Handle schema conflicts during import¶

When importing a dataset, Bauplan scans your files to infer the table schema. If your files have inconsistent columns or types, the import will fail with a schema conflict.

This guide shows how to generate a custom schema plan, resolve conflicts, and apply the corrected plan.

When this happens, you might see an error like:

2025-05-26 14:12:14 WRN The produced plan contains conflicts
2025-05-26 14:12:14 ERR cannot automatically create table from search string. here are conflicts

To fix this, you will have to generate a custom import plan and manually resolve the conflicts.

Create a Table Plan¶

Instead of letting Bauplan infer the schema automatically, you’ll create a plan file and save it in a yml file, where potential schema conflicts can be solved either manually or programmatically.

To create an import plan use

bauplan table create-plan --name <your_table_name> --search-uri 's3://your/s3/bucket/*.parquet' --save-plan your_table_plan.yml

This generates a table_plan.yml file that includes:

The inferred schema
Detected conflicts
Metadata about the data files

Understand the YAML Structure¶

The plan has a schema_info section that looks like this:

schema_info:
  conflicts:
      - column_with_conflict: VendorID
      reconcile_step: In the destination_datatype, please choose between (long or int)
  detected_schemas:
      - column_name: VendorID
    src_datatypes:
        - datatype: long
        - datatype: int
      dst_datatype:
        - datatype: long
        - datatype: int

For each conflicting column:

src_datatypes lists the types Bauplan found across your files.
dst_datatype lists the possible target types — you must pick one. By declaring the value of this field you will tell the system to cast a specific data type for a column.
The conflicts: field explains what to do by explicitly telling you the reconcile_step.

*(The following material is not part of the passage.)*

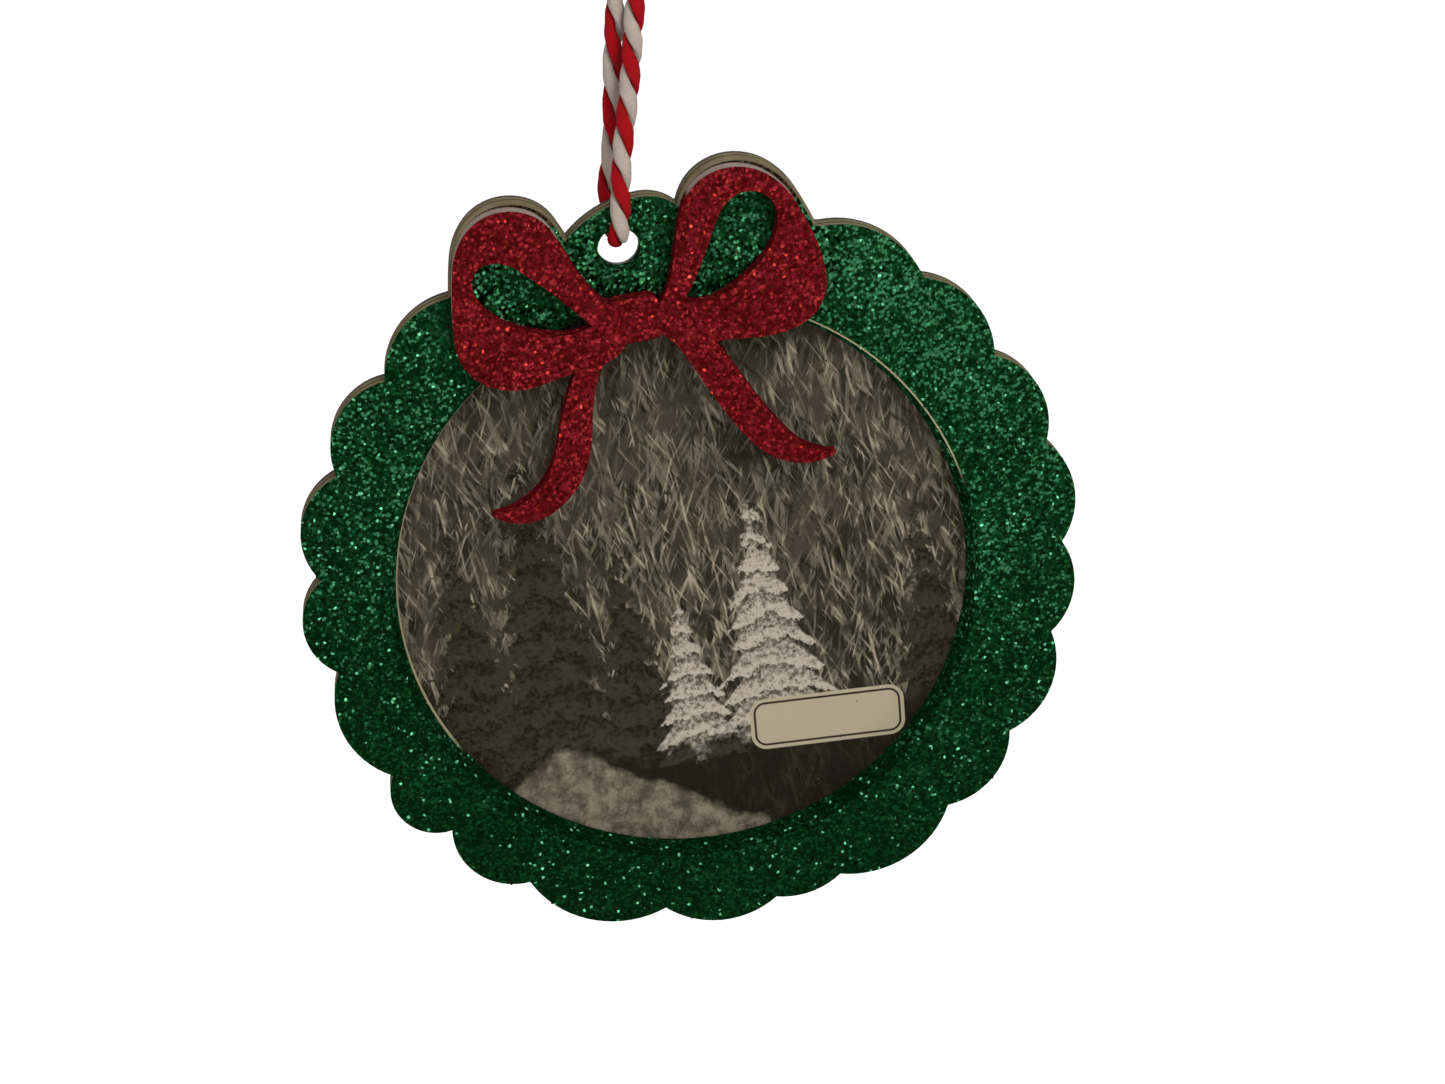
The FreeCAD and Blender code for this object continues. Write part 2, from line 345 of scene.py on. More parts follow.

Cast types and resolve conflicts¶

To resolve the conflict, edit the dst_datatype list to include only the type you want. For example:

From:

dst_datatype:
  - datatype: long
  - datatype: int

To:

dst_datatype:
  - datatype: int

Once you’ve resolved all conflicts, your conflicts: section should be empty:

conflicts: []

Apply the Plan and import data¶

Apply your edited schema plan:

bauplan table create-plan-apply --plan table_plan.yml

Then import the data as usual:

bauplan table import --name <your_table_name> --search-uri 's3://your/s3/bucket/*.parquet'

This manual step ensures you’re making intentional decisions about your schema — especially important when types like int, long, or double could affect downstream logic or validation.

You’re in full control of how your data is interpreted.